To do:
Reproduce exactly the lines below, from the first through the one containing "return ridge - depth - drawn_in", and nothing more.

Data rows:
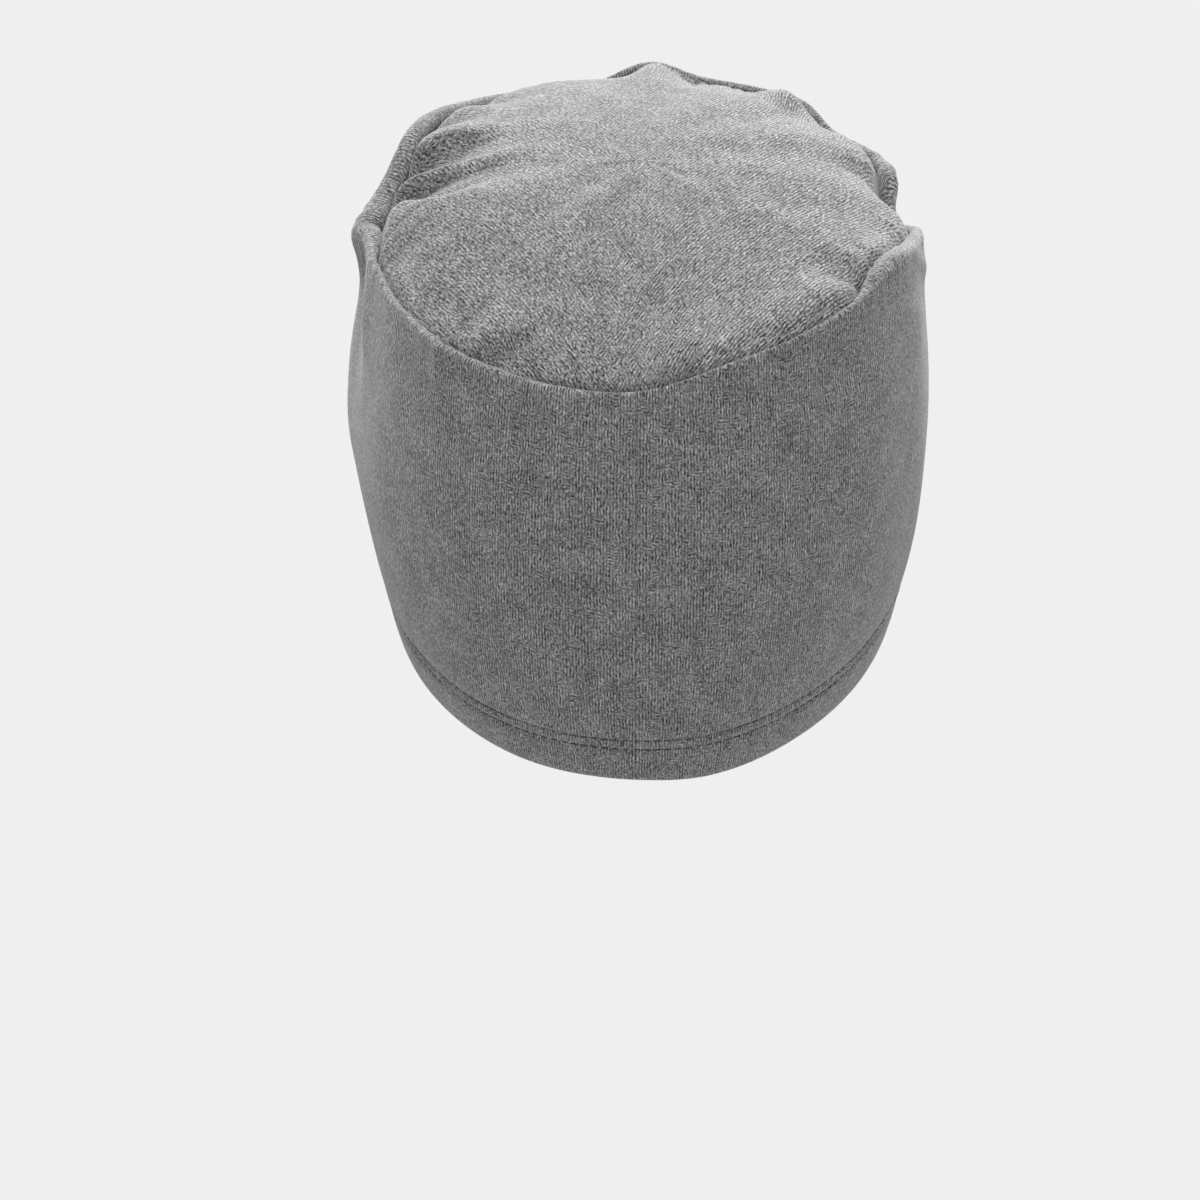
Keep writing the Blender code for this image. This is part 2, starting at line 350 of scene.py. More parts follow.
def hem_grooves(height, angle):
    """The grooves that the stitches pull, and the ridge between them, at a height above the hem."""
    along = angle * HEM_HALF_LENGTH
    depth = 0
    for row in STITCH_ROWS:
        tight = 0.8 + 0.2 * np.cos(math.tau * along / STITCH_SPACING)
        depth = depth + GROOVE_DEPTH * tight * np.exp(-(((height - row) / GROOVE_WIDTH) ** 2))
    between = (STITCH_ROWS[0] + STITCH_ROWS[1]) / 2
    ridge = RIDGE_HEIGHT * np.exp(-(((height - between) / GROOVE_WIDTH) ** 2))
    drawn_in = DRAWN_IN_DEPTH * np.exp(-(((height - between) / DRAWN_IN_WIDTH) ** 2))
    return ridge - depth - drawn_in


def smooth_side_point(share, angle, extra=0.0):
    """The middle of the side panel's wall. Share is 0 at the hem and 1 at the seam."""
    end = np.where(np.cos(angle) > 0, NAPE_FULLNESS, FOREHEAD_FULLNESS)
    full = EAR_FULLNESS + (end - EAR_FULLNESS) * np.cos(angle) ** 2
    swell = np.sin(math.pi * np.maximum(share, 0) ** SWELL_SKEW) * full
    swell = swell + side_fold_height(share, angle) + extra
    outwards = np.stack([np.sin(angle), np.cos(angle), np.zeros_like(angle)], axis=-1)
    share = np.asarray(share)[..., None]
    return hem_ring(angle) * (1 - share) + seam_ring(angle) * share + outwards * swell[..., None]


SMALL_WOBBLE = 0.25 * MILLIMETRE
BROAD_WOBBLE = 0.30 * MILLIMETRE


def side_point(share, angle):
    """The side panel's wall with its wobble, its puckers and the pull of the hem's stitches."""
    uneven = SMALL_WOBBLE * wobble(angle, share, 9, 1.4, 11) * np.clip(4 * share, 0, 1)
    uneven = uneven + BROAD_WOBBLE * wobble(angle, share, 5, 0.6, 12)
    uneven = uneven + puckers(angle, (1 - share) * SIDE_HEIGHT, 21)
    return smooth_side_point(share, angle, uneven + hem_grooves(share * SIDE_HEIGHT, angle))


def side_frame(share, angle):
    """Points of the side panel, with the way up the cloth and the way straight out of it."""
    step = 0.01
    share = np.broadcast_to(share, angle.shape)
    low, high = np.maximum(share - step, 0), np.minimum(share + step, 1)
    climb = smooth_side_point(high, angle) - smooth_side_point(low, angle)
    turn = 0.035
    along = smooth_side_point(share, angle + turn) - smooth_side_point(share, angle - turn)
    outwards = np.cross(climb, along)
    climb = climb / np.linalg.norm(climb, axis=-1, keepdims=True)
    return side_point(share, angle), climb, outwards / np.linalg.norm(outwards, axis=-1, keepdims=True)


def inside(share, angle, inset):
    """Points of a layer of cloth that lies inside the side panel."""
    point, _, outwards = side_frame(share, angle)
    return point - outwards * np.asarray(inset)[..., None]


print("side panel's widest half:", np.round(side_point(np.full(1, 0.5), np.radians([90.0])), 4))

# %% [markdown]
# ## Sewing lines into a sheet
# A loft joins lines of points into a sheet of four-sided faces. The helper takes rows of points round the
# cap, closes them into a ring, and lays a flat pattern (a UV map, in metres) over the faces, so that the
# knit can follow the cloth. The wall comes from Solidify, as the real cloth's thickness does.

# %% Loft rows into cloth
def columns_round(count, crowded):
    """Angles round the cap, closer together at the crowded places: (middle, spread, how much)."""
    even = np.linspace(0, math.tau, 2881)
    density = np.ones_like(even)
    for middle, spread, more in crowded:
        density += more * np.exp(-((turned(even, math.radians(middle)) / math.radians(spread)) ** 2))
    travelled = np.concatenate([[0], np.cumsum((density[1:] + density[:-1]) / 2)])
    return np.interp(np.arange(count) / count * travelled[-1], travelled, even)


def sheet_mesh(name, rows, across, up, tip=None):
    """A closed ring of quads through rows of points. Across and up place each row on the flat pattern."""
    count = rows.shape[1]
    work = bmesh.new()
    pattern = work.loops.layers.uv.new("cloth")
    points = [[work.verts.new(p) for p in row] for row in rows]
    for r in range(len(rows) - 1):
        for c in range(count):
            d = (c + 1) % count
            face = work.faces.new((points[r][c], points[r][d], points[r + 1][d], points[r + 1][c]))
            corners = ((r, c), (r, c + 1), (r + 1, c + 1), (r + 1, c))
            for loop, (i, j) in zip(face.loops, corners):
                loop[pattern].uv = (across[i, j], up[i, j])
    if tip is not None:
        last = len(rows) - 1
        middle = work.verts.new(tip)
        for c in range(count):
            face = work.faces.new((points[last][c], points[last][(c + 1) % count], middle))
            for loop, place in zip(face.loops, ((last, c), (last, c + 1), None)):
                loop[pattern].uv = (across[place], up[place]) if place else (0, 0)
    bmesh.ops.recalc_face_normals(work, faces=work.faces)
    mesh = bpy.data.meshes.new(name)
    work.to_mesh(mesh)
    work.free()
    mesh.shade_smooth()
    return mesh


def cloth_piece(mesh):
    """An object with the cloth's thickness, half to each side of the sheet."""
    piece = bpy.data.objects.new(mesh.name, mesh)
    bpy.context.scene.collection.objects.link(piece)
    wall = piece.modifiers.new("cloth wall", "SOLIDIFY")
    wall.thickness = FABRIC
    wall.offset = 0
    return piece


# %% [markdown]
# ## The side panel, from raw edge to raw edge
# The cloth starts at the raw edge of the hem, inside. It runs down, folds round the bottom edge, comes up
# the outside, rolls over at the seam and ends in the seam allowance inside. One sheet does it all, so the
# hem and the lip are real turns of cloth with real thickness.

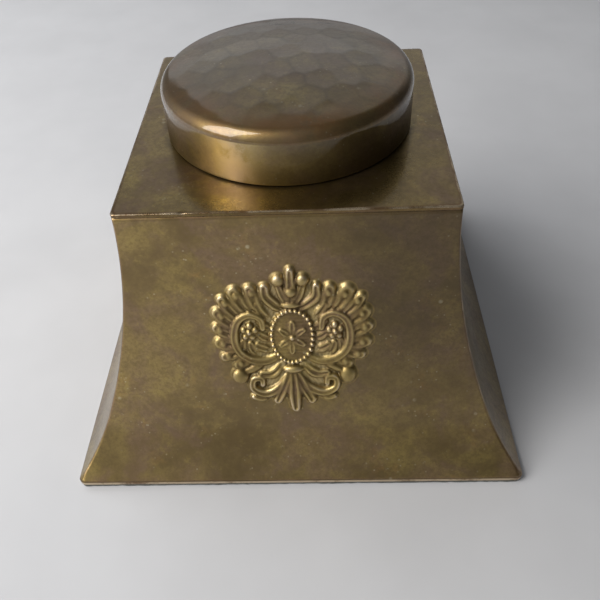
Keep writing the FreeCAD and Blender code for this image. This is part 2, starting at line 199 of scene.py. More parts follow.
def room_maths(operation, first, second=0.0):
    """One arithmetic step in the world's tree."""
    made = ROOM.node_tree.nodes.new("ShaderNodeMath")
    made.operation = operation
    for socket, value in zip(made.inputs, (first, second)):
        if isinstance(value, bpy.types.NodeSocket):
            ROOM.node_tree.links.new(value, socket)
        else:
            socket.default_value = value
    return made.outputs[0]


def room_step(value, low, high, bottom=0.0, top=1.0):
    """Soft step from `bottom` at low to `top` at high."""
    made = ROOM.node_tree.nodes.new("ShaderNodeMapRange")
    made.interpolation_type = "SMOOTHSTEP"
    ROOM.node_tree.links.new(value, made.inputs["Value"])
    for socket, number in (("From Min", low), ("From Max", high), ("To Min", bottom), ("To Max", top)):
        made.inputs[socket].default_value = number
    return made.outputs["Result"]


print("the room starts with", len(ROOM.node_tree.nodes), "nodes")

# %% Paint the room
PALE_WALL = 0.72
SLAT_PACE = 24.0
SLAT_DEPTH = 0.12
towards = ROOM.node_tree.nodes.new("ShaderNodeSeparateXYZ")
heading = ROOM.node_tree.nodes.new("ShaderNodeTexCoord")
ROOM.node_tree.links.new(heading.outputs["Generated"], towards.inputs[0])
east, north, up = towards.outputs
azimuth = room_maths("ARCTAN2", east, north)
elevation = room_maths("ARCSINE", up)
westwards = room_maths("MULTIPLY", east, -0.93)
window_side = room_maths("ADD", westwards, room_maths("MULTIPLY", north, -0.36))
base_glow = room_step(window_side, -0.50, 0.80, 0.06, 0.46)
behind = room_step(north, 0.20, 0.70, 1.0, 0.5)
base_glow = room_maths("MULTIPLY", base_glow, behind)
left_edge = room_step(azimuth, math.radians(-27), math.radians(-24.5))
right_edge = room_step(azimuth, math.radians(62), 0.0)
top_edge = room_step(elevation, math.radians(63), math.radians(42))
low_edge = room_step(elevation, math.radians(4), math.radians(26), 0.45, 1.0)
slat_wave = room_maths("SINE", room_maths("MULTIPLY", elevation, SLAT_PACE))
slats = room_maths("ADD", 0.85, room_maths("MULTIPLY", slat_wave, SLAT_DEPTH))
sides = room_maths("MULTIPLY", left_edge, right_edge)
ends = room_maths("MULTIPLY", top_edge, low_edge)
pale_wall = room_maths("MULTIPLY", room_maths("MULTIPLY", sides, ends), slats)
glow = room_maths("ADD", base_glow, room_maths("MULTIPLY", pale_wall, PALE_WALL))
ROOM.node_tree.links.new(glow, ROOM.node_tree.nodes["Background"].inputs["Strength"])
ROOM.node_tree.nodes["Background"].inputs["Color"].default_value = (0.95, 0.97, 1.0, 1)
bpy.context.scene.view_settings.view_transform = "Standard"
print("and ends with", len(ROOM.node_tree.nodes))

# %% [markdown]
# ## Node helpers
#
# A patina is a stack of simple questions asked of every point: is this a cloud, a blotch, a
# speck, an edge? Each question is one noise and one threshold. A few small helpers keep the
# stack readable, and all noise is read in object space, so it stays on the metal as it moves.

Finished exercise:
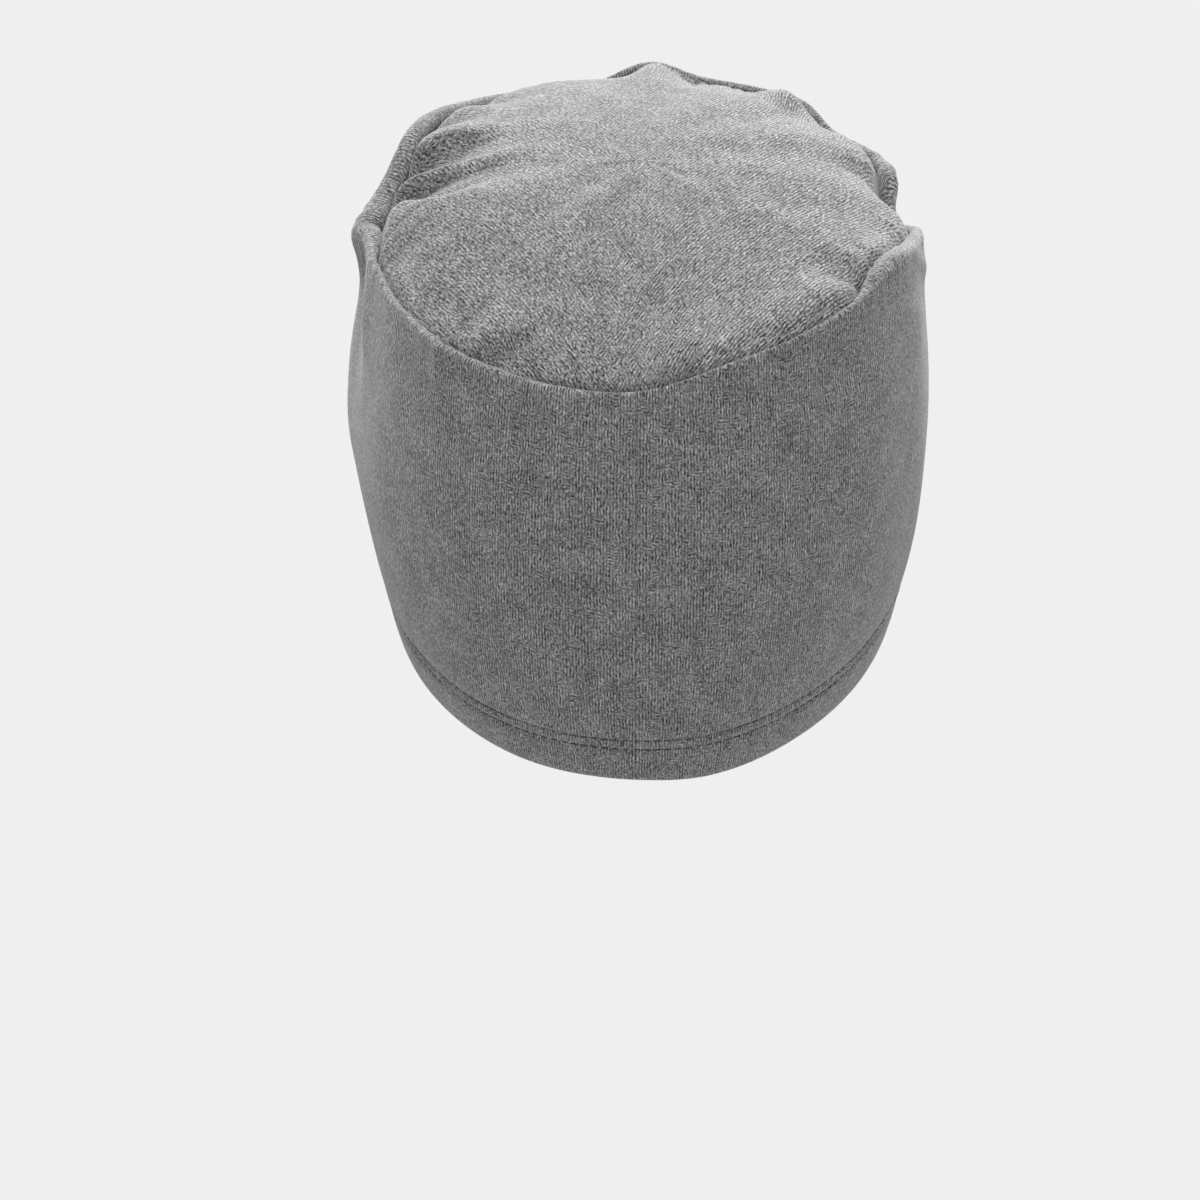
Keep writing the Blender code for this image. This is part 2, starting at line 350 of scene.py. More parts follow.
def hem_grooves(height, angle):
    """The grooves that the stitches pull, and the ridge between them, at a height above the hem."""
    along = angle * HEM_HALF_LENGTH
    depth = 0
    for row in STITCH_ROWS:
        tight = 0.8 + 0.2 * np.cos(math.tau * along / STITCH_SPACING)
        depth = depth + GROOVE_DEPTH * tight * np.exp(-(((height - row) / GROOVE_WIDTH) ** 2))
    between = (STITCH_ROWS[0] + STITCH_ROWS[1]) / 2
    ridge = RIDGE_HEIGHT * np.exp(-(((height - between) / GROOVE_WIDTH) ** 2))
    drawn_in = DRAWN_IN_DEPTH * np.exp(-(((height - between) / DRAWN_IN_WIDTH) ** 2))
    return ridge - depth - drawn_in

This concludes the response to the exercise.